Are Presumptive Taxes a Good Option for Taxing Self-employed Professionals in Low and Middle-Income Countries?

Daisy Ogembo


The term ‘hard-to-tax’ (HTT), in tax evasion literature, refers to farmers, small and medium-sized enterprises (SMEs), and professionals. However, research on the hard-to-tax in low and middle-income countries (LMICs) has primarily focussed on farmers and SMEs. Professionals are rarely critically considered, despite the acknowledgement in the literature that, considering their potential earnings, the absolute financial amount involved in evasion among professionals in LMICs is probably higher than among farmers and SMEs. Further, while presumptive tax regimes have been widely used in LMICs to tax SMEs and farmers, professional income is almost always explicitly excluded in the eligibility criteria for these regimes.
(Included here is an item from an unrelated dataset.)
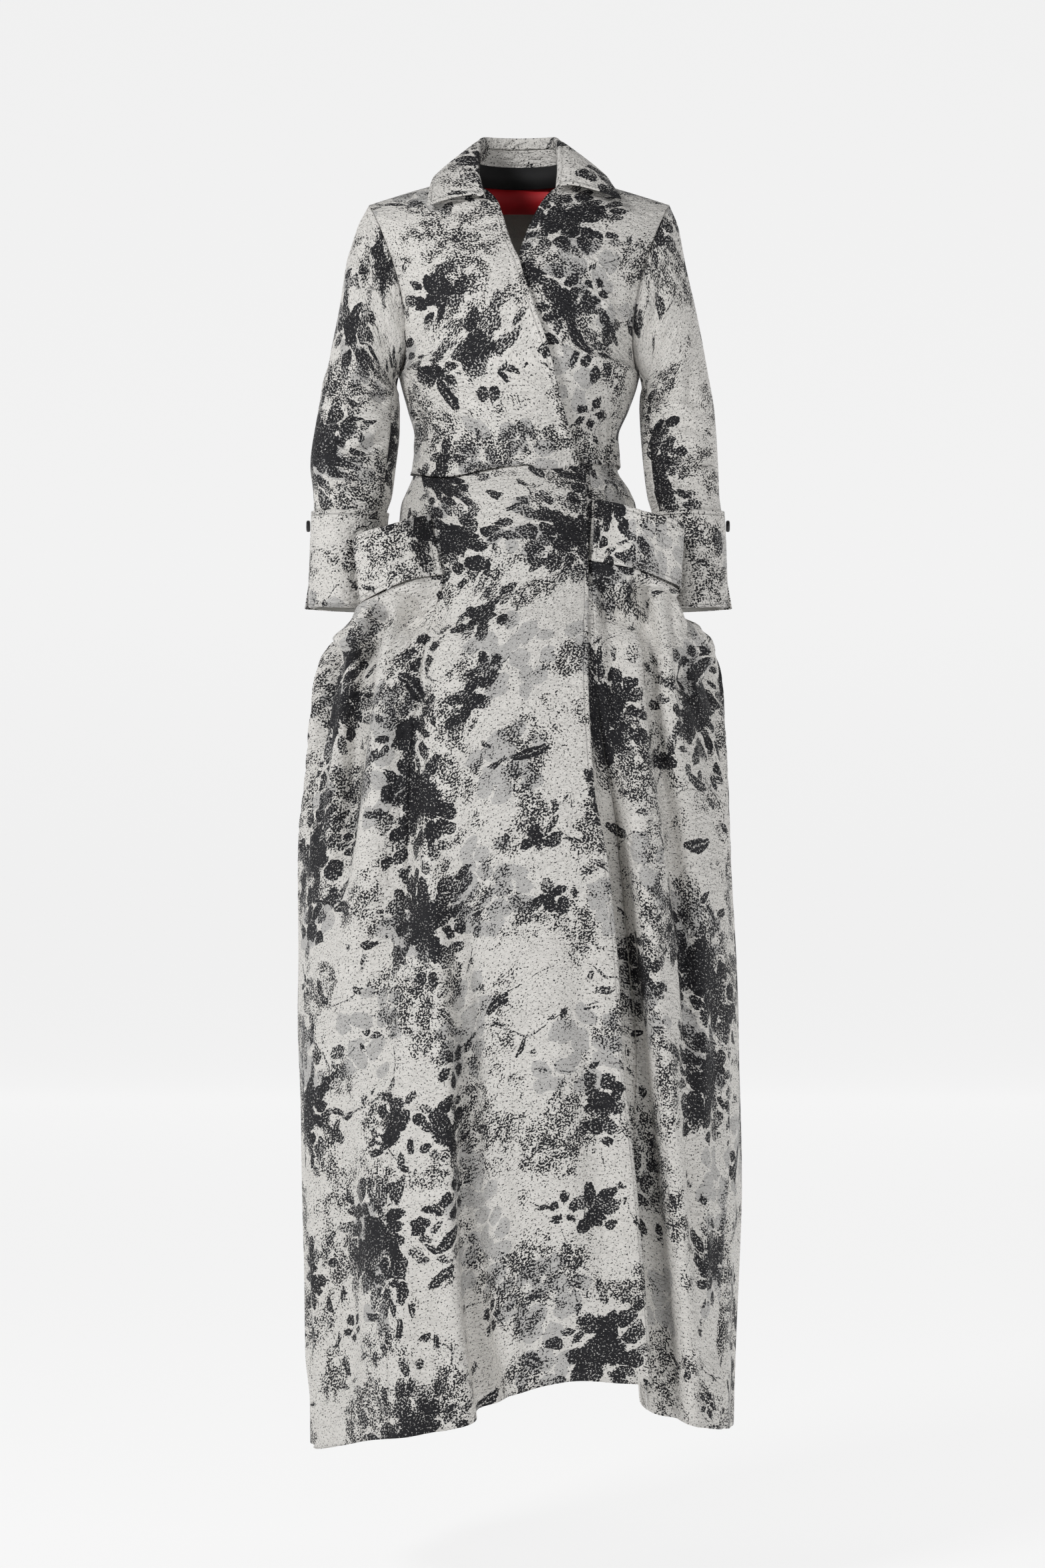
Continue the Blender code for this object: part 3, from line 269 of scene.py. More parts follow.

There is also a gap in the literature on presumptive taxes. Scholarly discourse on these regimes have primarily focussed on their suitability for farmers and SMEs; there is little discourse on their suitability for professional income. The author fills these two gaps by making use of qualitative data on tax evasion by lawyers and dentists in Kenya. The qualitative data suggests that professionals fail to comply because of (i) peer influence, (ii) low levels of financial and tax capability, and (iii) the damaged political legitimacy of the tax authority. This paper makes an original contribution to the literature on the hard-to-tax and presumptive taxation by proposing that although presumptive tax regimes ordinarily explicitly exclude professional income, these regimes can be useful partial solutions for taxing newly qualified, self-employed professionals if they are well-thought-out, meticulously designed and implemented, and rigorously monitored.

Keywords: Hard-to-Tax, Presumptive Tax, Tax Evasion, Taxing Professionals, Developing Countries, Taxation in Kenya.